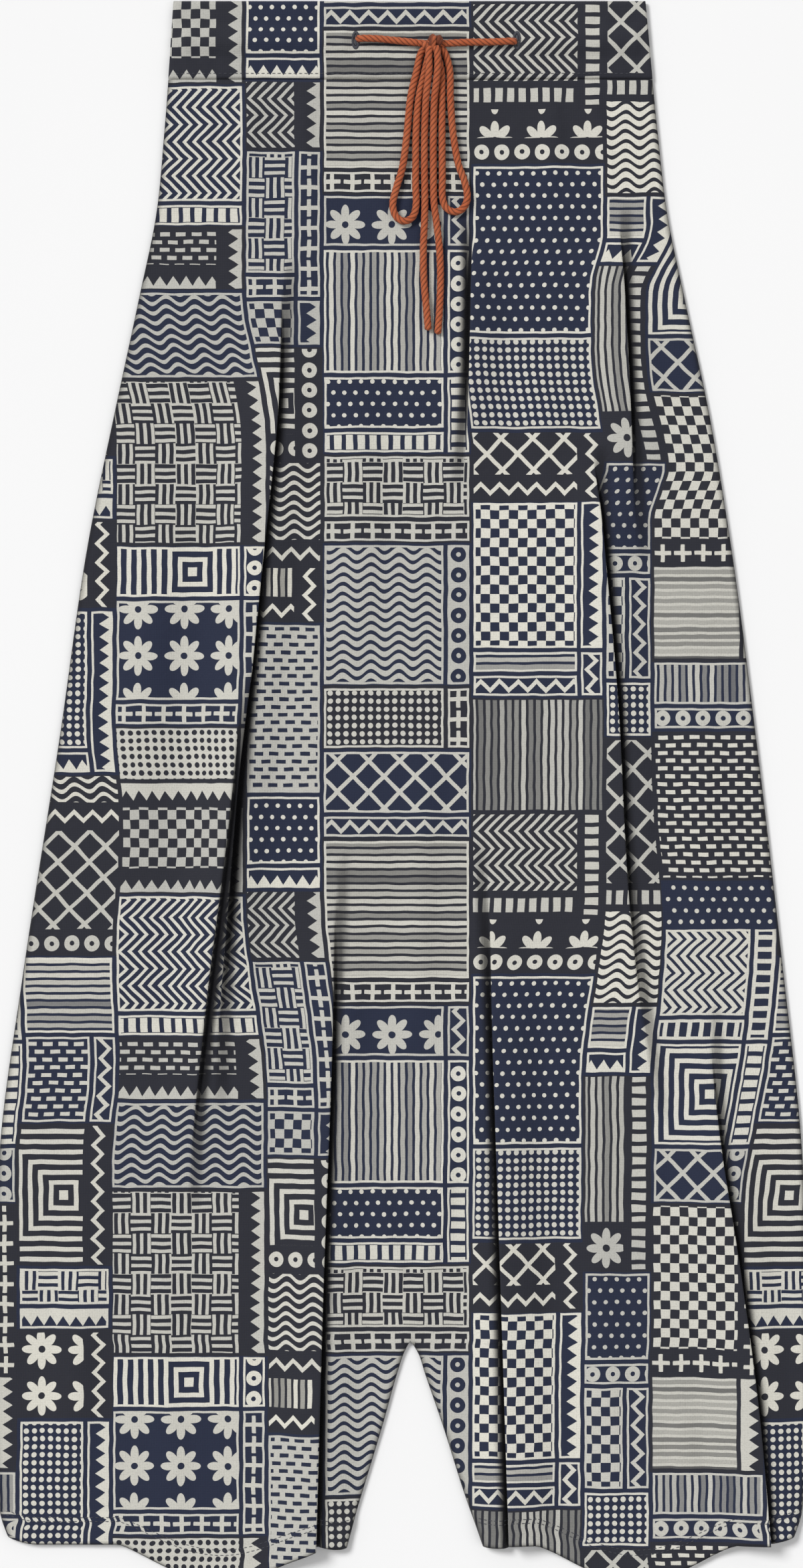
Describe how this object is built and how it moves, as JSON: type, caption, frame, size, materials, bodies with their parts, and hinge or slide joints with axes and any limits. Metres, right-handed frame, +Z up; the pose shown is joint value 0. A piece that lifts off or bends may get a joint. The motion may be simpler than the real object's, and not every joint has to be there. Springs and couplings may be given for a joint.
{
  "type": "loose drop-crotch trousers",
  "caption": "Loose drop-crotch trousers with a drawn waist casing and a drawcord tied in a bow, lying flat and face up with soft lengthwise folds.",
  "frame": {"origin": "on the surface the garment lies on, under the middle of its box", "axes": "+Y along the garment's length towards the waist edge, +X across it to the viewer's right, +Z up out of the surface, through the front"},
  "size_m": [0.5222, 1.015, 0.0177],
  "materials": {
    "printed_cloth": "matte woven cloth printed in cream on charcoal and navy",
    "casing_cloth": "the same printed cloth, doubled",
    "cord_yarn": "matte rust-coloured twisted yarn"
  },
  "bodies": {
    "root": {"front_panel": "printed_cloth", "back_panel": "printed_cloth", "waist_casing_front": "casing_cloth", "waist_casing_back": "casing_cloth", "cord_lead_left": "cord_yarn", "cord_lead_right": "cord_yarn", "cord_loop_left": "cord_yarn", "cord_loop_right": "cord_yarn", "cord_tail_left": "cord_yarn", "cord_tail_right": "cord_yarn", "bow_knot": "cord_yarn"}
  },
  "joints": []
}
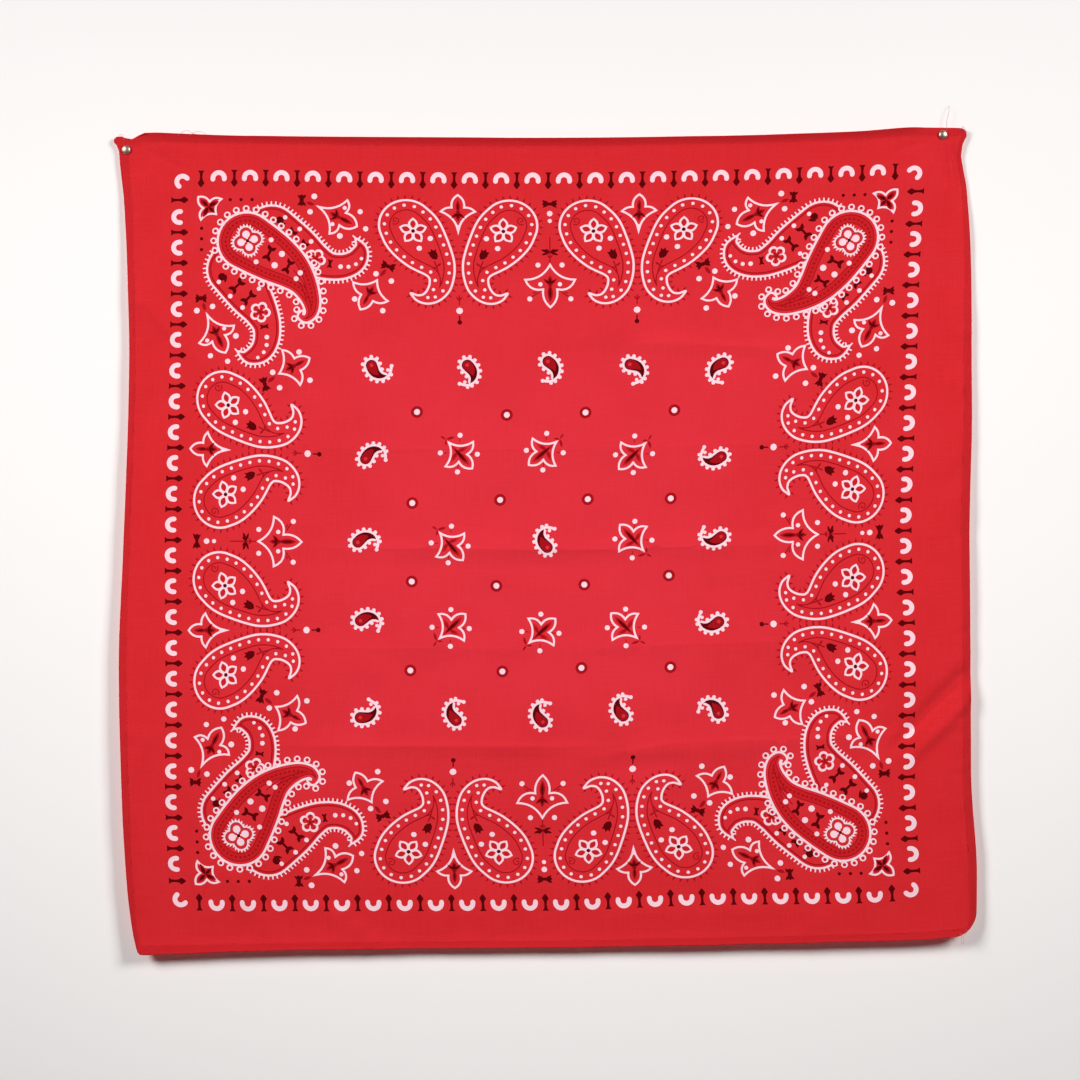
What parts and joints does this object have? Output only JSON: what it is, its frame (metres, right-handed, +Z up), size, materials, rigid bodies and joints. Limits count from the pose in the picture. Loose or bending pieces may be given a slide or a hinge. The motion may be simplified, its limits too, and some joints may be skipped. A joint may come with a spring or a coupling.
{
  "type": "bandana hung by two wall pins",
  "caption": "Square cotton paisley bandana with narrow turned hems, pinned flat to a wall by the two pins at its top corners.",
  "frame": {"origin": "on the wall, midway between the two pins that hold the cloth up", "axes": "+X to the right of someone facing the cloth, +Y into the wall, +Z up; the wall is the plane y = 0 and the printed side faces -Y"},
  "size_m": [0.5695, 0.0204, 0.5452],
  "materials": {
    "cotton": "matt plain-weave cotton, dyed red and printed in white and black",
    "pin_steel": "bright plated steel"
  },
  "bodies": {
    "root": {"panel": "cotton", "hem_top": "cotton", "hem_bottom": "cotton", "hem_left": "cotton", "hem_right": "cotton", "pin_left": "pin_steel", "pin_right": "pin_steel"}
  },
  "joints": []
}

· · · · ·

§ Written problem
What is needed here is an exact reproduction of all the entries.

§ Result for this task
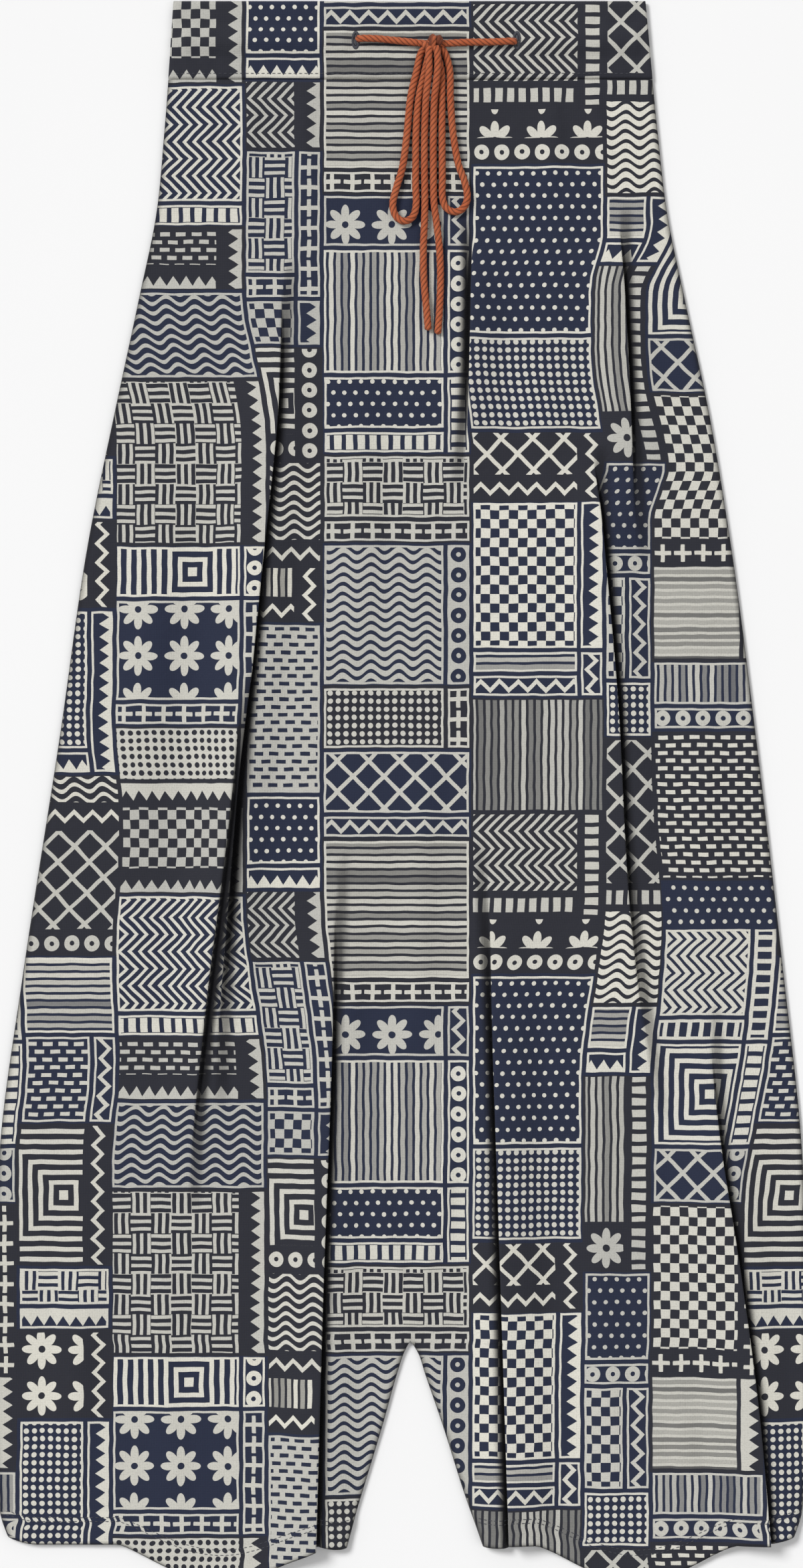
Describe how this object is built and how it moves, as JSON: type, caption, frame, size, materials, bodies with their parts, and hinge or slide joints with axes and any limits. Metres, right-handed frame, +Z up; the pose shown is joint value 0. A piece that lifts off or bends may get a joint. The motion may be simpler than the real object's, and not every joint has to be there. Springs and couplings may be given for a joint.
{
  "type": "loose drop-crotch trousers",
  "caption": "Loose drop-crotch trousers with a drawn waist casing and a drawcord tied in a bow, lying flat and face up with soft lengthwise folds.",
  "frame": {"origin": "on the surface the garment lies on, under the middle of its box", "axes": "+Y along the garment's length towards the waist edge, +X across it to the viewer's right, +Z up out of the surface, through the front"},
  "size_m": [0.5222, 1.015, 0.0177],
  "materials": {
    "printed_cloth": "matte woven cloth printed in cream on charcoal and navy",
    "casing_cloth": "the same printed cloth, doubled",
    "cord_yarn": "matte rust-coloured twisted yarn"
  },
  "bodies": {
    "root": {"front_panel": "printed_cloth", "back_panel": "printed_cloth", "waist_casing_front": "casing_cloth", "waist_casing_back": "casing_cloth", "cord_lead_left": "cord_yarn", "cord_lead_right": "cord_yarn", "cord_loop_left": "cord_yarn", "cord_loop_right": "cord_yarn", "cord_tail_left": "cord_yarn", "cord_tail_right": "cord_yarn", "bow_knot": "cord_yarn"}
  },
  "joints": []
}
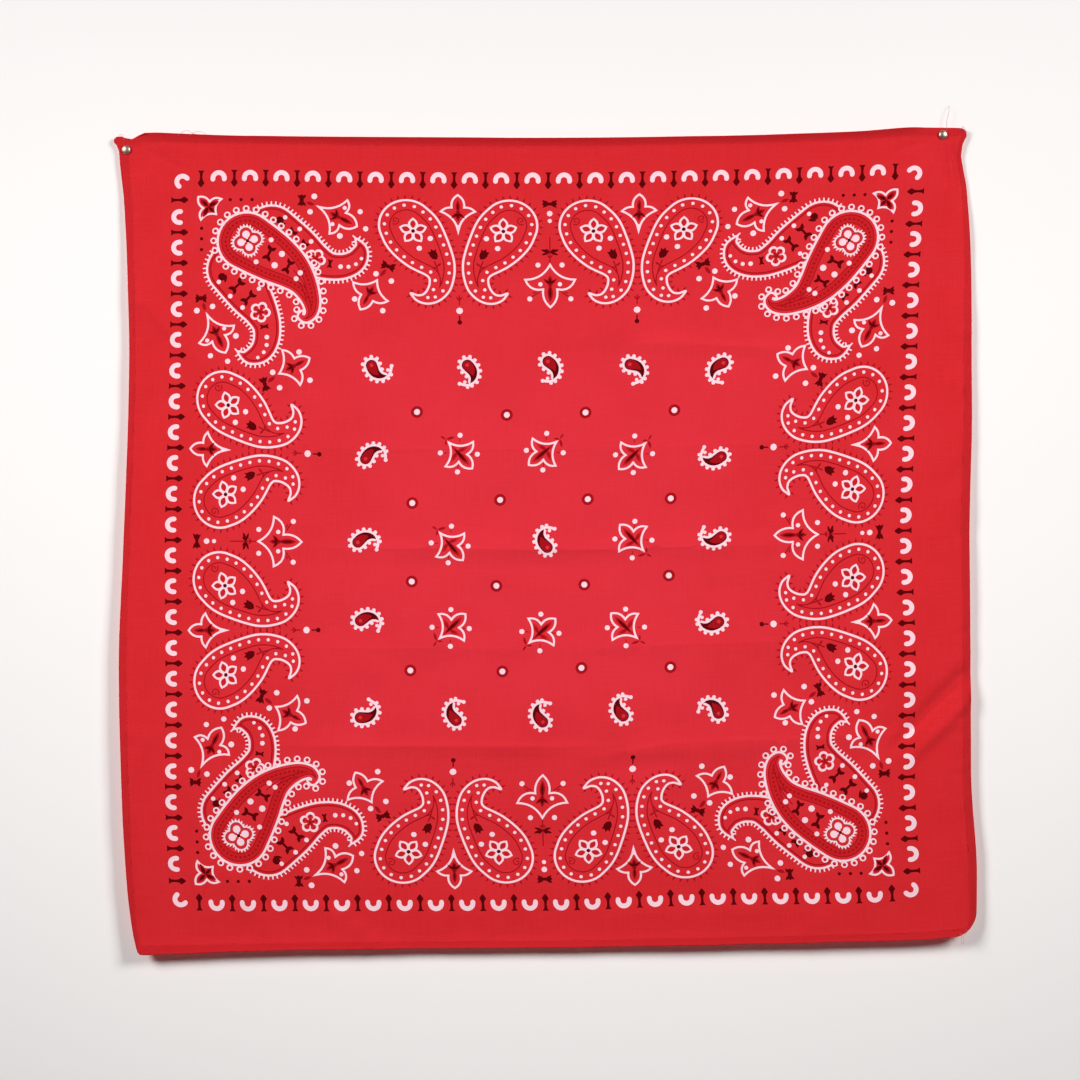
What parts and joints does this object have? Output only JSON: what it is, its frame (metres, right-handed, +Z up), size, materials, rigid bodies and joints. Limits count from the pose in the picture. Loose or bending pieces may be given a slide or a hinge. The motion may be simplified, its limits too, and some joints may be skipped. A joint may come with a spring or a coupling.
{
  "type": "bandana hung by two wall pins",
  "caption": "Square cotton paisley bandana with narrow turned hems, pinned flat to a wall by the two pins at its top corners.",
  "frame": {"origin": "on the wall, midway between the two pins that hold the cloth up", "axes": "+X to the right of someone facing the cloth, +Y into the wall, +Z up; the wall is the plane y = 0 and the printed side faces -Y"},
  "size_m": [0.5695, 0.0204, 0.5452],
  "materials": {
    "cotton": "matt plain-weave cotton, dyed red and printed in white and black",
    "pin_steel": "bright plated steel"
  },
  "bodies": {
    "root": {"panel": "cotton", "hem_top": "cotton", "hem_bottom": "cotton", "hem_left": "cotton", "hem_right": "cotton", "pin_left": "pin_steel", "pin_right": "pin_steel"}
  },
  "joints": []
}